→ Exercise: Filter this data down to the lines that hold "scene", and copy them.

→ Supplied material:
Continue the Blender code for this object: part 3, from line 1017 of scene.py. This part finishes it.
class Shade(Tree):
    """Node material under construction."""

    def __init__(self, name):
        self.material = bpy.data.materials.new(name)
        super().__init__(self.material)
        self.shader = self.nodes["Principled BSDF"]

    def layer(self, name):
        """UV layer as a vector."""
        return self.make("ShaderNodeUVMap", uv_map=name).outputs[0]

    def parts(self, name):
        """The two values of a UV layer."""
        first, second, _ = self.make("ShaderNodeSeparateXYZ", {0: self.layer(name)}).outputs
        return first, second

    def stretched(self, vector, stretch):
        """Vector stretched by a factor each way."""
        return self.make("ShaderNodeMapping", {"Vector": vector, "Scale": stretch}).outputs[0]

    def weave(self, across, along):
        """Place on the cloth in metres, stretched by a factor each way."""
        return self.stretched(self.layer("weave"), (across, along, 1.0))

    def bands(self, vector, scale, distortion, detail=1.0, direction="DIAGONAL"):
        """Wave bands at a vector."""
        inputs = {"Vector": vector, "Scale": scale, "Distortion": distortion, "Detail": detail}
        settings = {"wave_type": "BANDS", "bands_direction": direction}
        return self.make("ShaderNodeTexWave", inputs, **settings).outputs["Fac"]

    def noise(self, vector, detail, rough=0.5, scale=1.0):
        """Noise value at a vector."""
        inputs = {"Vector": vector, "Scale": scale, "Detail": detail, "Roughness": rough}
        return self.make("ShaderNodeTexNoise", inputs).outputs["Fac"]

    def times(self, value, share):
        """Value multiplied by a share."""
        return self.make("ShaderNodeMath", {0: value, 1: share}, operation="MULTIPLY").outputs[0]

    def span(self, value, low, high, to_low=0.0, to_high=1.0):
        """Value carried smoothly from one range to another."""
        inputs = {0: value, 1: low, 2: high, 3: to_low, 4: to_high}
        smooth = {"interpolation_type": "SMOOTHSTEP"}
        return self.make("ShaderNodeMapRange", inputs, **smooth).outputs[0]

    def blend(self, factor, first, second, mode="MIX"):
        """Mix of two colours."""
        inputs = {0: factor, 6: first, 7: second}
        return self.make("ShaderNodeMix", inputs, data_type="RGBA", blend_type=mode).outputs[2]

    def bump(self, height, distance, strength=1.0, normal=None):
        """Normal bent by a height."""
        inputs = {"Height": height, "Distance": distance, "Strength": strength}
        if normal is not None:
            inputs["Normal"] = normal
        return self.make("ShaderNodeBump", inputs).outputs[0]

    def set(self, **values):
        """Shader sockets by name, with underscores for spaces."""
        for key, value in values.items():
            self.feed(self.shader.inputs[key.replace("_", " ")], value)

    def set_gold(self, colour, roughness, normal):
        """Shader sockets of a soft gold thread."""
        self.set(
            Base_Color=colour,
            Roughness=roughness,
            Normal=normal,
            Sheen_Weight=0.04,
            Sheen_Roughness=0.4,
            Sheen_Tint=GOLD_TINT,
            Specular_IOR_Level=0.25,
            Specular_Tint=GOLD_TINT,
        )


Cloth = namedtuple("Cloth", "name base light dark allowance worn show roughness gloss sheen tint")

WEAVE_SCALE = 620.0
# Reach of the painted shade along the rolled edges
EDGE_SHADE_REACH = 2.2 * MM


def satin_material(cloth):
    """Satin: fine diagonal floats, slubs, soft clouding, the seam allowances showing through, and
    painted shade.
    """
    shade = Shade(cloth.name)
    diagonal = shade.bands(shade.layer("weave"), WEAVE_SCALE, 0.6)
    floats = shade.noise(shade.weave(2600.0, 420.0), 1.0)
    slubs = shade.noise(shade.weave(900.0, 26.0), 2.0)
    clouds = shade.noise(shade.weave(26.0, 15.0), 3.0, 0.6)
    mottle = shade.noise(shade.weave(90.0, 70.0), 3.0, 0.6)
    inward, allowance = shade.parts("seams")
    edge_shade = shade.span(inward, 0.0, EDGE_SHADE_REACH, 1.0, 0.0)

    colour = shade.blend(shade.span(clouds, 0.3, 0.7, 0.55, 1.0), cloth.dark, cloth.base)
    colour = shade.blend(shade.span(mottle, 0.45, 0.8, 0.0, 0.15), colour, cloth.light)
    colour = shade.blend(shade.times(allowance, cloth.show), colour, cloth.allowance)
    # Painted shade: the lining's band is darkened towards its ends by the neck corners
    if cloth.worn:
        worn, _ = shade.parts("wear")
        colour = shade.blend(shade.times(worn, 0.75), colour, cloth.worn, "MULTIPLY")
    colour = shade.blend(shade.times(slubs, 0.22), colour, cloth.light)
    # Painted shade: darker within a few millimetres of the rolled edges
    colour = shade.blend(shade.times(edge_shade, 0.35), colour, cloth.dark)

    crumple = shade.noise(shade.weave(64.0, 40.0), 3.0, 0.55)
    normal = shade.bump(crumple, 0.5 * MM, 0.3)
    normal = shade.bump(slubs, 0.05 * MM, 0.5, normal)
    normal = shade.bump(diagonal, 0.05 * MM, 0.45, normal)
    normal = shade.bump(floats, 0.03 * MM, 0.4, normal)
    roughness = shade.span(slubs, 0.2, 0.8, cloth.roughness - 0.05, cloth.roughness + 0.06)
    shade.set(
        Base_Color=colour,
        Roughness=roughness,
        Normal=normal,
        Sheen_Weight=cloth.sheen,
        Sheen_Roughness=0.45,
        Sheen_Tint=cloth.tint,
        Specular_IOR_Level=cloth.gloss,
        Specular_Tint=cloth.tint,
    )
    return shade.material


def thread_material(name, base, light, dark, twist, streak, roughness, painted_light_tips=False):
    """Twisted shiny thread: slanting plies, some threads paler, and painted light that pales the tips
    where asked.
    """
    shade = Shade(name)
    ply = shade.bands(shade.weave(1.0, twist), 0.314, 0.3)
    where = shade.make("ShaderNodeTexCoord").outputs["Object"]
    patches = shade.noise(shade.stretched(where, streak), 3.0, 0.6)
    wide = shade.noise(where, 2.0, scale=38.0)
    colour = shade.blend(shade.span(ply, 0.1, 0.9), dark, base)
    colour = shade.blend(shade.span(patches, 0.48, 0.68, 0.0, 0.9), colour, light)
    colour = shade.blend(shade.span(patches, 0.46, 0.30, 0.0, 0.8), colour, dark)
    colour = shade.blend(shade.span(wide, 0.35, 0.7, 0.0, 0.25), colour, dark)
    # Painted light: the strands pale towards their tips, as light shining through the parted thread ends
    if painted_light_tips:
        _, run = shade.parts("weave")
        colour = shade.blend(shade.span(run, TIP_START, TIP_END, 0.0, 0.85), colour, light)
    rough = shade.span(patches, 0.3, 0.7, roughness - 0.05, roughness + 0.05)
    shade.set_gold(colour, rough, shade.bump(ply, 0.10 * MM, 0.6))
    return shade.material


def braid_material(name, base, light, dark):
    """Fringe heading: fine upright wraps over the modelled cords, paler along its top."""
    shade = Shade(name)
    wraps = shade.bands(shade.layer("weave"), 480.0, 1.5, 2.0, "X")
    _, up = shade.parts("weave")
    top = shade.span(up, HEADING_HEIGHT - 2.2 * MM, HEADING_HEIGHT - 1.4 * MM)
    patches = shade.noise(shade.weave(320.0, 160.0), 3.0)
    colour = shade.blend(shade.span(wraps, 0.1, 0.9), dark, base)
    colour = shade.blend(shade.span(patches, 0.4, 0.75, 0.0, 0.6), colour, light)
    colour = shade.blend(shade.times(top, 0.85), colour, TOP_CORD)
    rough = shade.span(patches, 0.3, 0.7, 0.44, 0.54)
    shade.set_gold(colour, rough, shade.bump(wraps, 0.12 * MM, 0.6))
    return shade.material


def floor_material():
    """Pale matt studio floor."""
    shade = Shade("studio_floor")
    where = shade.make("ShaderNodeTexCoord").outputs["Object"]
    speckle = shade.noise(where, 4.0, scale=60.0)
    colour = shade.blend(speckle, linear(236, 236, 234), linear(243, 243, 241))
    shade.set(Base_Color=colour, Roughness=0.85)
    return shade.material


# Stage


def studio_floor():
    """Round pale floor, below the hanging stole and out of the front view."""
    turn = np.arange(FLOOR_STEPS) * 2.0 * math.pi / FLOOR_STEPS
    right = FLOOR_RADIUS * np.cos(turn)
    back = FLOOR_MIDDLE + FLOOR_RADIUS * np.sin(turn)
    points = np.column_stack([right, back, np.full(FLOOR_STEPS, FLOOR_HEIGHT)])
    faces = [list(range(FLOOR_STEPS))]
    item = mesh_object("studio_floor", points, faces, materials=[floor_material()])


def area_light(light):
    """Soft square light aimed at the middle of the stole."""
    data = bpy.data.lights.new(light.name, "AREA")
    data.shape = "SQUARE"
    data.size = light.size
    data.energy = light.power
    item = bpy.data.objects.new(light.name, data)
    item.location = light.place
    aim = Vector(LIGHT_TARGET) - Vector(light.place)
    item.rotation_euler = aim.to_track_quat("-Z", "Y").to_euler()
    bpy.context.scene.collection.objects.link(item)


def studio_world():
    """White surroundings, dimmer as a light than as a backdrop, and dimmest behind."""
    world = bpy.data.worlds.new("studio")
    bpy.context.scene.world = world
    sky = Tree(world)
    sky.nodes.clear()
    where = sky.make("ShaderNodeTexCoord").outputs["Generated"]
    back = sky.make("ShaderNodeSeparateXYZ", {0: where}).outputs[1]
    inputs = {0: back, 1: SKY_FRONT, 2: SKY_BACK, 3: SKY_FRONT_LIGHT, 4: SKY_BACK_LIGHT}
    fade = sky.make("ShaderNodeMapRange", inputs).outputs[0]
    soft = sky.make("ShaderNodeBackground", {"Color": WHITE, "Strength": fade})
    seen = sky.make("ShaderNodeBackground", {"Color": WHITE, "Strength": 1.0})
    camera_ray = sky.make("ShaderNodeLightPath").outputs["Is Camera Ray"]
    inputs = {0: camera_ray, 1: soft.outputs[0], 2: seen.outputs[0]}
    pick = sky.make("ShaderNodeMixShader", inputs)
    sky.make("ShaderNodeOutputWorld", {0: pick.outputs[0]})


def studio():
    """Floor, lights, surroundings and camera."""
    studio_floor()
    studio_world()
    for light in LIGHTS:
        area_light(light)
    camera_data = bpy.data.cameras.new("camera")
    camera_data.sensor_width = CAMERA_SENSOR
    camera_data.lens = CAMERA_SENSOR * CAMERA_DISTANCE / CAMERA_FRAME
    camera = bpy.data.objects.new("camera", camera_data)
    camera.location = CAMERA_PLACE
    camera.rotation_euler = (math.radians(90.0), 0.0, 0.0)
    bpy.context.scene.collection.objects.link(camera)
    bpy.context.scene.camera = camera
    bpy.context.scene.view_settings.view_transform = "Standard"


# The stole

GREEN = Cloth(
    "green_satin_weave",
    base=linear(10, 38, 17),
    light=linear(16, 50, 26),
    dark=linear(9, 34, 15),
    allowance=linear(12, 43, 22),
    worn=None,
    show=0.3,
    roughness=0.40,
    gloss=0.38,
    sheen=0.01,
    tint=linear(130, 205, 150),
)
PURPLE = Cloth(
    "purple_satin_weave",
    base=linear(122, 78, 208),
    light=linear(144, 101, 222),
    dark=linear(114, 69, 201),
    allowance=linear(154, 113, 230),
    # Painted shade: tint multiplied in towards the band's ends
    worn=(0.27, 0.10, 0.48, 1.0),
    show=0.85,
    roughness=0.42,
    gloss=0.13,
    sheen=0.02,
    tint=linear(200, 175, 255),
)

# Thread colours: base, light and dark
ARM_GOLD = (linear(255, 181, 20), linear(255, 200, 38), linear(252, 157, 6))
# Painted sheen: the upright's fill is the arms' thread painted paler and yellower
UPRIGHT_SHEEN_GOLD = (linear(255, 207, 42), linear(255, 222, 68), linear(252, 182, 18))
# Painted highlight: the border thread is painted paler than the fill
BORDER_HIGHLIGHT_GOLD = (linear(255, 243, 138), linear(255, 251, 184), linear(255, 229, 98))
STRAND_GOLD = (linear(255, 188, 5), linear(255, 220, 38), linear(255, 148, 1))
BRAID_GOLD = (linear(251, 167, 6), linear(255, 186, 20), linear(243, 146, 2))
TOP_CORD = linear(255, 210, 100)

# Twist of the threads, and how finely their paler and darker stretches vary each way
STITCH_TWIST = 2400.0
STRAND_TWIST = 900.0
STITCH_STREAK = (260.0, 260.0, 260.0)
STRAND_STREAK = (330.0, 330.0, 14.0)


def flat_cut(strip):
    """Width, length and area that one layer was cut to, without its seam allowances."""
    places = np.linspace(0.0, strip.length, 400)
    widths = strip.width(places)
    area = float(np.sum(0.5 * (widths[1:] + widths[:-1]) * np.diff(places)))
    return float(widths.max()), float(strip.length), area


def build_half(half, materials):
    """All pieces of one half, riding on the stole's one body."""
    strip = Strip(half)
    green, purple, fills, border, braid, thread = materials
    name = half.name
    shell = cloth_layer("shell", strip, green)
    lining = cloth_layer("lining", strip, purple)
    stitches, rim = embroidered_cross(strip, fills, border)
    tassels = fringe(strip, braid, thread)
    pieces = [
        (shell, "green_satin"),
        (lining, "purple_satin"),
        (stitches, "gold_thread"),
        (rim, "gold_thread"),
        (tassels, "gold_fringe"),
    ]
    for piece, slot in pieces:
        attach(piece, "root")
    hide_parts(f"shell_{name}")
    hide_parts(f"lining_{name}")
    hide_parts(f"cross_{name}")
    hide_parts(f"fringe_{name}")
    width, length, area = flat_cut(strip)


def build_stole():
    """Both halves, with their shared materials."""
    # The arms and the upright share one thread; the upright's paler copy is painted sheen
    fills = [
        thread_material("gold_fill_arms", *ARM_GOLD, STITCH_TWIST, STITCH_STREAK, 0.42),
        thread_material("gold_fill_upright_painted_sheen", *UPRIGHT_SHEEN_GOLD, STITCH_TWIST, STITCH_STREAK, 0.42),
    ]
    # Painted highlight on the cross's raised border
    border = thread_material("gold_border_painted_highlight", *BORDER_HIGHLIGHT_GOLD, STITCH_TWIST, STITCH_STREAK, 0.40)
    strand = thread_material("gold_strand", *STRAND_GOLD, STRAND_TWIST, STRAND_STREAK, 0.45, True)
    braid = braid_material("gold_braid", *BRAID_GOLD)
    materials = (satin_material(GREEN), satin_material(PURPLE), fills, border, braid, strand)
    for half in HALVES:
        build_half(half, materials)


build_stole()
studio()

→ Worked answer:
Continue the Blender code for this object: part 3, from line 1017 of scene.py. This part finishes it.
    bpy.context.scene.collection.objects.link(item)
    bpy.context.scene.world = world
    bpy.context.scene.collection.objects.link(camera)
    bpy.context.scene.camera = camera
    bpy.context.scene.view_settings.view_transform = "Standard"